The assembly said that in 2012 less than a quarter of air travellers used the airports as a connection for onward travel with 127 million passengers - 78 per cent of the total – flying direct to their destinations.

It also found that 47 per cent of runway slots at Stansted were unused, compared to 51 per cent at Luton and 12 per cent at Gatwick. It said that while Heathrow has reached 99 per cent capacity, ‘some evidence submitted suggests increasing aircraft size would allow it to increase capacity’.

Scores of competing projects have emerged in the past two years to meet the political need for increased air capacity in the south east.  

Norman Foster has proposed a four-runway Thames Estuary mega hub airport that will be submitted to the Howard Davies-led investigation into UK airport capacity, which is due to report in 2015.

Foster’s £33 billion proposal would replace London’s existing Heathrow hub with a new facility east of the capital linked by high speed rail to the Midlands and continent.

Foster and Partners said the 150 million passenger-capacity design would ‘largely eliminate the environmental, noise and security problems of aircraft over-flying London into Heathrow.’

In February Boris Johnson appointed Zaha Hadid, Atkins and Pascall + Watson to a feasibility study for an artificial Thames island airport – a proposal known as Boris Island.

In October 2012 Make Architects joined the battle over London’s future air capacity and unveiled plans to transform Stansted Airport into a four-runway mega-hub.

Like Foster’s £50 billion Thames Estuary scheme it would be able to handle around 150 million passengers a year, but practicee director Ken Shuttleworth, who left Fosters to set up Make in 2004, claimed the construction cost would be ‘considerably less’ than Foster’s vision because it excludes the need for significant infrastructure investment.

Weston Williamson has proposed a similar four-runway hub for Luton airport incorporating Crossrail 2 and offering journeys to the capital of 25 minutes.

Already served by Thameslink and the M1 motorway, the single-runway Bedfordshire airport is described by practice director Chris Williamson as the ‘sensible location’ for the UK’s largest airport hub.

The GLA said local demand for airports must be considered by the Davies commission given that London’s airports predominantly serve local geographic areas. In 2010 London airports served 127 million passengers, of which about two thirds (85 million) were from the East or South East England, while 47 million passengers were travelling to or from a London borough, it added.

The GLA questioned the wisdom of a new estuary airport In light of these local demands, and also cited evidence from the National Air Traffic Services showing that further issues would need to be considered ‘including airspace implications with the potential for additional flights and lower flight paths over central London’.

Caroline Pidgeon, Chair of the London Assembly’s Transport Committee, said that based on the evidence it had seen, the Davies commission ‘must examine whether better use of existing airport capacity could be an intelligent cost-effective alternative to building new airports or runways’.
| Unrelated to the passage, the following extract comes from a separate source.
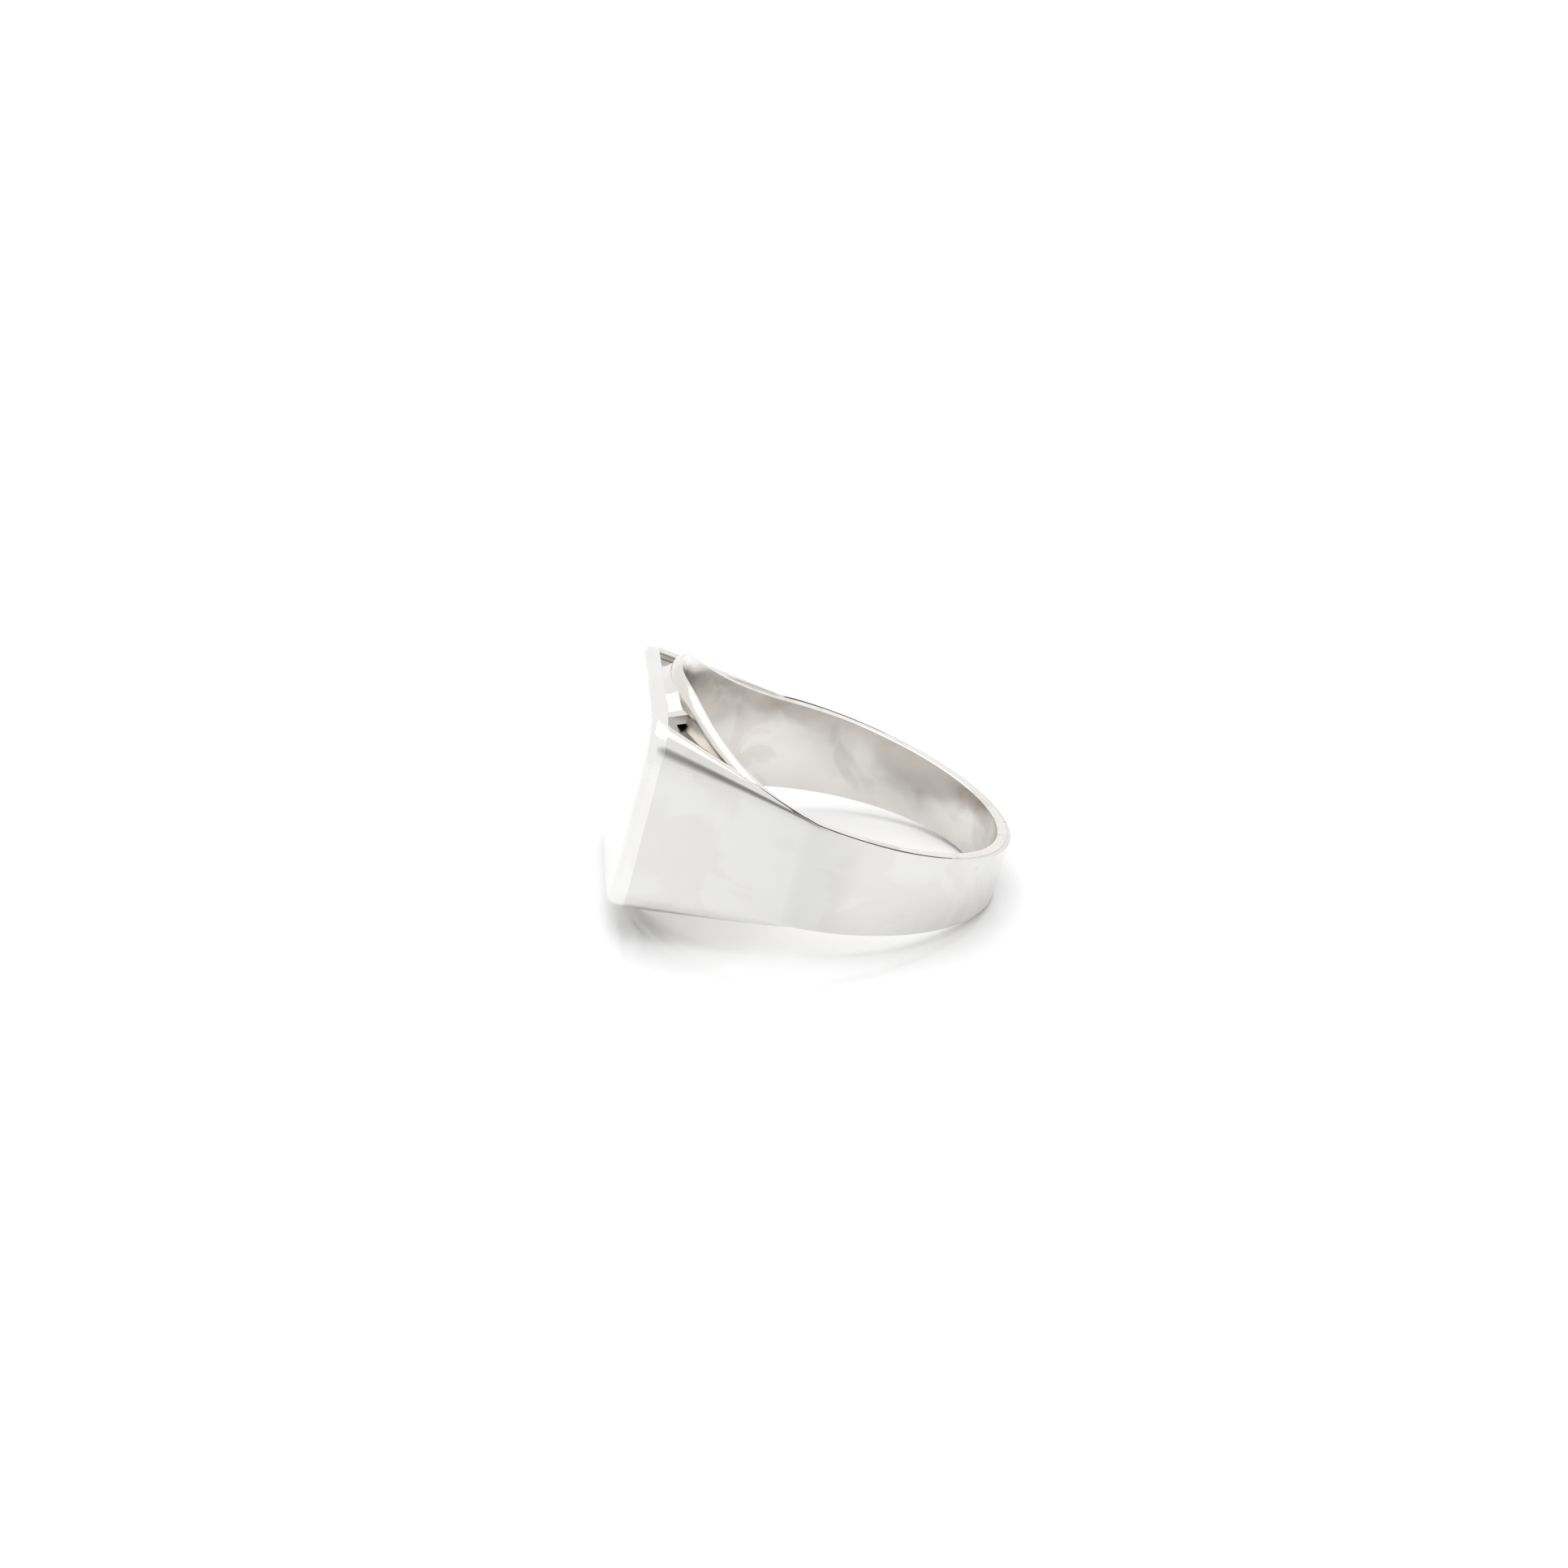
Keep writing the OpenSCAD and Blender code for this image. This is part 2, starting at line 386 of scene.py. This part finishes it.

‘The need for additional hub capacity is also under debate, with strong data showing rather than runway capacity limiting airlines ability to fly to emerging markets, it could be low passenger demand from each airport’s geographical area.  As 700,000 residents already suffer from noise pollution as a result of Heathrow flights, we also hope that any plans to expand Heathrow can soon be laid to rest.’